Deadline Day explained: How transfers are completed

The Premier League have a stringent process to ensure all transfers are vetted before being cleared

Pete South
Published 01/31/2013 17:24 by Pete South.

It's transfer deadline day, and as it does twice a year, the world of football goes into meltdown.

With over half of all deals in the January transfer window taking place on deadline day, most Premier League clubs, agents, officials and players are frantically calling, texting and for some reason still faxing like crazy in the hope of making that dramatic last-gasp move happen.

But what happens once a fee has been agreed between two clubs and a contract has been signed? Many a deal has been scuppered at the last minute because of complications. 

Joao Moutinho seemed destined to complete his move to Tottenham in the summer only for the north London club to run out of time. Conversely, Spurs managed to get Clint Dempsey's move over the line after the window had firmly snapped shut.

Well it turns out that not only have clubs got to deal with slippery agents and demanding players, they've also got to get clearance from the Premier League and get all their paper work in order before they can make their new signing official.

The first hurdle that must be cleared is making sure the Premier League have all the correct documents - that includes the notoriously tricky work permit. 

Most Football Manager regulars will be familiar with the frustrations of rooting out a Brazilian starlet only to see the move falter over work permit issues, and the same thing happens in real life.

Players from non-EU territories have to fulfill certain criteria - for example they have to have played 75% of their countries international fixtures. Frustratingly for Premier League, other countries like Italy, Spain, France and Germany don't have to jump through such awkward hoops.

For example, pretty much all of the great South American players like Ronaldo, Ronaldinho and Lionel Messi go to other European leagues upon arriving on the continent. In fact, Chelsea's Oscar aside, it is hard to think of a mercurial youngster from outside Europe that has gone straight to England.

Of course with lots of deals taking place on the final day of the window, the Premier League brace themselves for the impending storm. They ask all 20 clubs if they intend on signing anyone so they can ready themselves to get the paperwork through in time. They also deploy extra staff to deal with queries late into the night to help push deals through, and won't go home till the last one is signed off.

Once a deal is agreed between the two clubs and the player, all the documentation, including contract, transfer fee agreements and international clearance, are checked to see if they comply with FA and in some cases FIFA rules. 

The Premier League say they process the information immediately in order to let clubs know if they can complete the transfer. To give you an indication of how busy it can get on deadline day, they say that in the space of one hour last year, details of 30 transfers were sent through for processing.

But clubs don't just leave signing players to deadline day; sometimes they leave it quite literally to the last minute.

That means there isn't time to get all the documentation to the Premier League before the window slams shut at 11pm. That's where the mythical 'deal sheet' comes in.

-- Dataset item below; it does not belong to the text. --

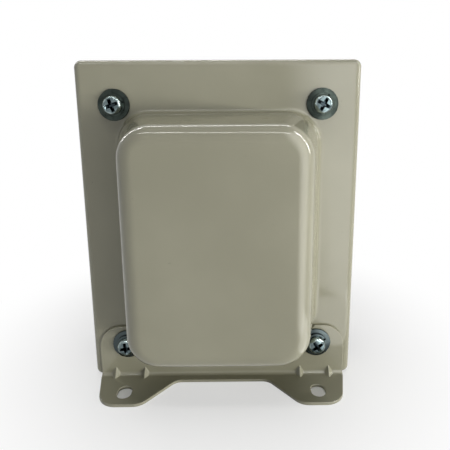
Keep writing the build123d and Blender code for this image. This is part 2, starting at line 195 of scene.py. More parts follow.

Introduced two years ago, the deal sheet allows a club to confirm a deal before the window closes and then sort the documentation, which then has to be with the Premier League before 1am, or 12am if the player is being signed from a foreign club. The sheet cannot be used prior to 9pm.

That's not the end of the story however, not by a long way. When the deal involves transferring a player from an international club, it must be registered on FIFA's Transfer Matching System.

The buying club has to upload the details to the system, then the foreign club have to match those details; otherwise a deal won't be given the green light.

"Our FA will request clearance and as long everything matches; the foreign association will issue clearance to the FA, who then informs the club and League," as the Premier League puts it. 

It's no wonder it is so difficult to get a deal through in time, Tottenham must be kicking themselves for leaving it so late to try and get Leandro Damiao on board.

Spurs have also felt the effects of the next stage of completing a transfer. the Premier League forbids third-party ownership - said to be the snag which crucially held up the deal for Moutinho. 

Then comes the infamous work permit, although the Premier League allow clubs to put an appeal to a panel if they don't fulfil the initial criteria . A transfer can then be cleared if they believe the player is of the highest quality and can 'contribute significantly to the development of the game at the top level in England'.

So after all the hard work, millions of pounds and blood sweat and tears it takes to get a deal through in time and complying with all the rules, it all comes down to one thing. The legendary last-minute fax.

Unfortunately, the Premier League dispel the notion that multimillion pound international deals hinge on a technology last used in 1986. They say clubs can just email them the scanned documents instead. They do still use the fax, and allow for exceptions, presumably for things like paper jams.

So there you have it. Once all the criteria is met, paper work is signed off and details logged, a player is free to sign for whichever Premier League club he chooses. So fans can sit back and enjoy the action unfold as the minutes tick down, while Premier League officials and clubs scramble round, trying to figure out how to send a fax at 10.59pm with a £100 million deal for Cristiano Ronaldo in the balance. It should be fun.